I'm not an expert in methodology here, but from my initial poking around, it would seem to me that Forgejo has a lot more activity and variety of contributors than Gitea does.
The development energy has not really moved, Gitea is moving much faster. Forgejo is stuck two versions behind and with their license change they're struggling to keep up.
I’ve almost completed the move of my business from GitHub’s corporate offering to self-hosted Forgejo.
Almost went with Gitea, but the ownership structure is murky, feature development seems to have plateaued, and they haven’t even figured out how to host their own code. It’s still all on GitHub.

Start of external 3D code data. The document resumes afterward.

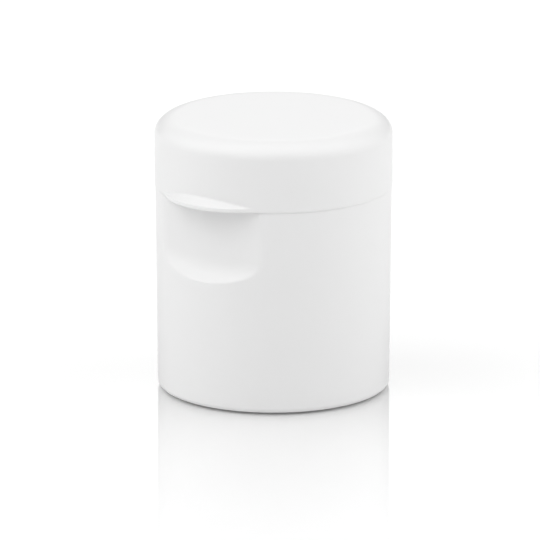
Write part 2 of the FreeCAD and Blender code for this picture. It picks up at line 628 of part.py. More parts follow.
# ---------------------------------------------------------------- lid
LID_WALL = 1.8
LID_INNER_R = LID_R - LID_WALL
LID_CEILING_Z = HEIGHT - LID_WALL
LID_EDGE_R = 4.6  # rounding of the lid's top edge
LIP_R = 14.9  # plan radius of the thumb lip
LIP_EDGE_T = 0.7
LIP_CREST_R = 0.4  # rounding between the lip's edge and its slope
LIP_SLOPE = math.radians(33.0)  # slope of the lip's upper side
LIP_RISE = 3.4  # height of the lip's sloped part, most of it inside the lid's wall
BEAD_R = CATCH_R + PLAY  # the lid's bead stops just short of the catch
BEAD_Z1 = CATCH_Z[0] - PLAY
NOTCH_HALF_W = KNUCKLE_HALF_W + RUN
NOTCH_Z1 = HINGE_Z + HINGE_R + 0.35
NOTCH_Y = (LID_INNER_R - 4.0, LID_R + 4.0)  # the notch spans the wall and the knuckles


def rounded_can(radius, z0, z1, edge_r):
    """Solid cylinder whose top edge is rounded."""
    arc_r = radius - edge_r
    arc_z = z1 - edge_r
    edges = polyline((0, z1), (0, z0), (radius, z0), (radius, arc_z))
    edges.append(corner_arc(arc_r, arc_z, edge_r, 0, 90))
    edges += polyline((arc_r, z1), (0, z1))
    return revolve(edges)


def thumb_lip():
    """Flared tongue in front of the lid, flat below and sloped above."""
    y = LIP_TIP_Y + LIP_R
    edge_z = LID_Z0 + LIP_EDGE_T
    lip = cylinder(LIP_R, LID_Z0, edge_z, y=y)
    slope = Part.makeCone(LIP_R, LIP_R - LIP_RISE / math.tan(LIP_SLOPE), LIP_RISE, point(0, y, edge_z))
    lip = lip.fuse(slope).removeSplitter()
    boxes = [(edge, edge.BoundBox) for edge in lip.Edges]
    crest = [edge for edge, box in boxes if box.ZLength < FIT and abs(box.ZMin - edge_z) < FIT]
    return lip.makeFillet(LIP_CREST_R, crest)


def lid_knuckle(side):
    """Outer hinge knuckle with the web that joins it to the lid's wall."""
    x0, x1 = sorted((side * NOTCH_HALF_W, side * HINGE_HALF_W))
    barrel = x_cylinder(HINGE_R, x0, x1, HINGE_Y, HINGE_Z)
    web = block(x0, x1, LID_INNER_R - BEYOND, HINGE_Y, LID_Z0 + PLAY, HINGE_Z + HINGE_R)
    return barrel.fuse(web)


def lid_shell():
    """Lid with a rounded top edge, a thumb lip in front and two hinge knuckles behind."""
    lid = rounded_can(LID_R, LID_Z0, HEIGHT, LID_EDGE_R)
    lid = lid.makeFillet(RIM_EDGE_R, rims(lid, LID_R, LID_Z0))
    lid = fuse_all(lid, (thumb_lip(), lid_knuckle(-1), lid_knuckle(1)))
    lid = lid.cut(rounded_can(LID_INNER_R, LID_Z0 - BEYOND, LID_CEILING_Z, LID_EDGE_R - LID_WALL))
    front = block(-CATCH_HALF_W, CATCH_HALF_W, -LID_R, 0, 0, HEIGHT)
    lid = lid.fuse(tube(LID_INNER_R + SINK, BEAD_R, LID_Z0, BEAD_Z1).common(front))
    notch = block(-NOTCH_HALF_W, NOTCH_HALF_W, *NOTCH_Y, LID_Z0 - BEYOND, NOTCH_Z1)
    reach = HINGE_HALF_W + BEYOND
    pin_hole = x_cylinder(PIN_R + PIN_PLAY, -reach, reach, HINGE_Y, HINGE_Z)
    return solid_of(cut_all(lid, (notch, pin_hole)))


GASKET_R = (12.2, 14.3)
GASKET_Z0 = CUP_TOP_Z + 0.08
GASKET_T = 1.6
LINER_TUBE_R = (11.6, 15.0)
LINER_TUBE_Z0 = GASKET_Z0 + 0.5  # the gasket stands this far out of its groove
LINER_PLATE_R = 19.0
LINER_PLATE_T = 1.2
LINER_RIBS = 8
LINER_RIB_T = 1.2
LINER_RIB_D = 2.2  # height of the ribs below the plate
LINER_RIB_END_R = LINER_PLATE_R - 0.5


def lid_liner():
    """Plate bonded under the lid's ceiling, with a tube whose end carries the gasket."""
    plate_z1 = LID_CEILING_Z - FIT
    plate_z0 = plate_z1 - LINER_PLATE_T
    inner, outer = LINER_TUBE_R
    liner = cylinder(LINER_PLATE_R, plate_z0, plate_z1)
    liner = liner.fuse(tube(outer, inner, LINER_TUBE_Z0, plate_z0 + SINK))
    half = LINER_RIB_T / 2
    rib = block((inner + outer) / 2, LINER_RIB_END_R, -half, half, plate_z0 - LINER_RIB_D, plate_z0 + SINK)
    liner = fuse_all(liner, around(rib, LINER_RIBS, 180.0 / LINER_RIBS))
    groove = tube(GASKET_R[1] + FIT, GASKET_R[0] - FIT, LINER_TUBE_Z0 - BEYOND, GASKET_Z0 + GASKET_T + FIT)
    return solid_of(liner.cut(groove))


def lid_gasket():
    """Soft ring that closes the pill store's mouth."""
    inner, outer = GASKET_R
    ring = tube(outer, inner, GASKET_Z0, GASKET_Z0 + GASKET_T)
    return solid_of(ring.makeFillet(EDGE_R, rims(ring, outer, GASKET_Z0) + rims(ring, inner, GASKET_Z0)))


# ---------------------------------------------------------------- output
PARTS = (
    body_shell,
    base_cover,
    foot_ring,
    base_screws,
    crush_barrel,
    deck_seal,
    anvil_plate,
    anvil_nut,
    pestle_foot,
    foot_bush,
    foot_screw,
    thrust_washer,
    plunger_screw,
    wiper_ring,
    hinge_collar,
    collar_screws,
    hinge_pin,
    store_cup,
    store_divider,
    lid_shell,
    lid_liner,
    lid_gasket,
)


def main():
    os.makedirs("parts", exist_ok=True)
    for make in PARTS:
        shape = make()
        assert shape.isValid(), make.__name__
        shape.exportStep(f"parts/{make.__name__}.step")
        box = shape.BoundBox
        print(f"{make.__name__}: {len(shape.Solids)} solids, {shape.Volume:.1f} mm3,", end=" ")
        print(f"z {box.ZMin:.2f} to {box.ZMax:.2f}")


main()
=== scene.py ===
"""Looks of the pill crusher: smooth moulded shells, materials, a white glossy table and a light tent.

Units are metres in the CAD frame: +Z up, thumb lip towards -Y, hinge towards +Y.
"""

import json
import math

import bmesh
import bpy
import numpy as np
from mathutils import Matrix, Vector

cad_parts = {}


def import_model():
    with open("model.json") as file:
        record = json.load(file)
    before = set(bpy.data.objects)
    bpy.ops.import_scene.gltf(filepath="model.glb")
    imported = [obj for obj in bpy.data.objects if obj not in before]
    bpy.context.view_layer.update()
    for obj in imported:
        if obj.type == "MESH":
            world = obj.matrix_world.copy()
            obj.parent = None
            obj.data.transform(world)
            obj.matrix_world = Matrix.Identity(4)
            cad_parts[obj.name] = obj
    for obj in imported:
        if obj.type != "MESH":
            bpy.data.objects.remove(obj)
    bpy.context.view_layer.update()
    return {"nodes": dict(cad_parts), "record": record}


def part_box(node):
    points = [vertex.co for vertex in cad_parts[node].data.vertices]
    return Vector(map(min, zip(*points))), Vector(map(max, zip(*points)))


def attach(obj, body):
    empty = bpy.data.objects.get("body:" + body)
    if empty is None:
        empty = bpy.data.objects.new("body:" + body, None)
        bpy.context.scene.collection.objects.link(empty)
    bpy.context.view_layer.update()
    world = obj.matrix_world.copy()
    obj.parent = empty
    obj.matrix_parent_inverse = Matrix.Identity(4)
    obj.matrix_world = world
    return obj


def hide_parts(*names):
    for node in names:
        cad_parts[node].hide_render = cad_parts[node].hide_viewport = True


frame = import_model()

MM = 0.001
PLASTIC_IOR = 1.36  # below the bulk's 1.49: a satin moulded skin shines less at a grazing angle
WHITE = (0.8, 0.8, 0.8)

# ---------------------------------------------------------------- sizes taken from the frame
lid_low, lid_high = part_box("lid_shell")
body_low, body_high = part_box("body_shell")
pin_low, pin_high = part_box("hinge_pin")

LID_R = lid_high.x
TOP_Z = lid_high.z
LID_Z = lid_low.z
LIP_TIP_R = -lid_low.y
BODY_TOP_R = body_high.x
BODY_Z = body_low.z
SEAM_Z = body_high.z

SLOT_OF = {part["node"]: part["material_slot"] for part in frame["record"]["subparts"]}


# ---------------------------------------------------------------- mesh helpers
SHARP_ANGLE = math.radians(30.0)  # faces that meet at more than this keep a sharp edge


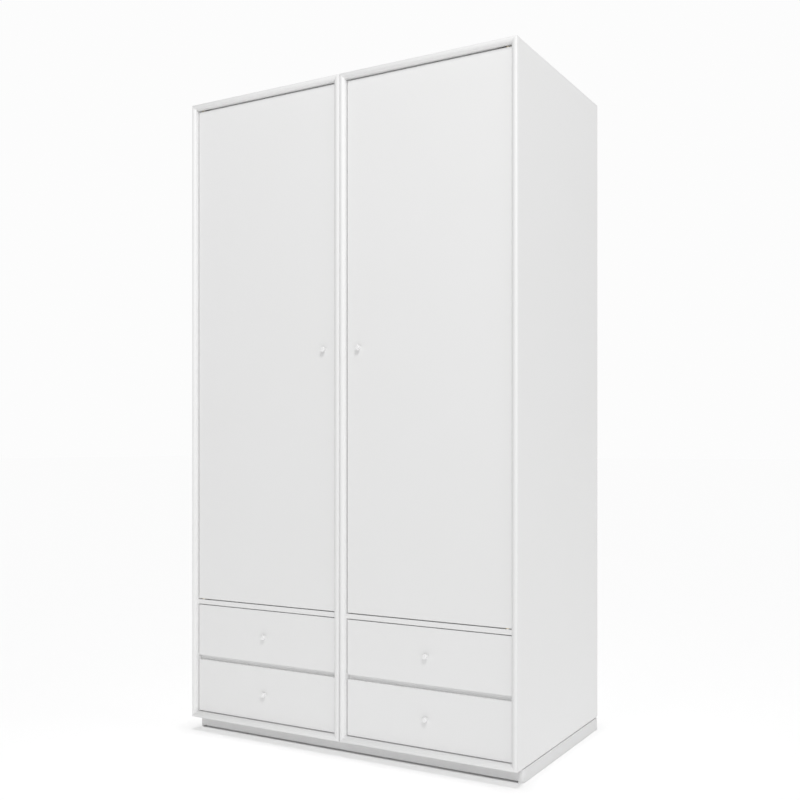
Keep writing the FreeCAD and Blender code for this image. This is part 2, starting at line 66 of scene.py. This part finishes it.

I’ve been impressed by Forgejo. It’s so much faster than Github to perform operations, I can actually backup my entire corpus of data in a format that’s restorable/usable, and there aren’t useless (AI) upsells cluttering my UX.
For listeners at home wondering why you'd want that at all:
I want a centralized Git repo where I can sync config files from my various machines. I have a VPS so I just create a .git directory and start using SSH to push/pull against it. Everything works!
But then, my buddy wants to see some of my config files. Hmm. I can create an SSH user for him and then set the permissions on that .git to give him read-only access. Fine. That works.
Until he improves some of them. Hey, can I give him a read-write repo he can push a branch to? Um, sure, give me a bit to think this through...
And one of his coworkers thinks this is fascinating and wants to look, too. Do I create an SSH account for this person I don't know well at all?
At this point, I've done more work than just installing something like Forgejo and letting my friend and his FOAF create accounts on it. There's a nice UI for configuring their permissions. They don't have SSH access directly into my server. It's all the convenience of something like GitHub, except entirely under my control and I don't have to pay for private repos.
Just tried it on chrome incognito on iOS and do hit this 429 rate limit :S
That sucks, it’s already bad enough when GitHub started enforcing login to even do a simple search.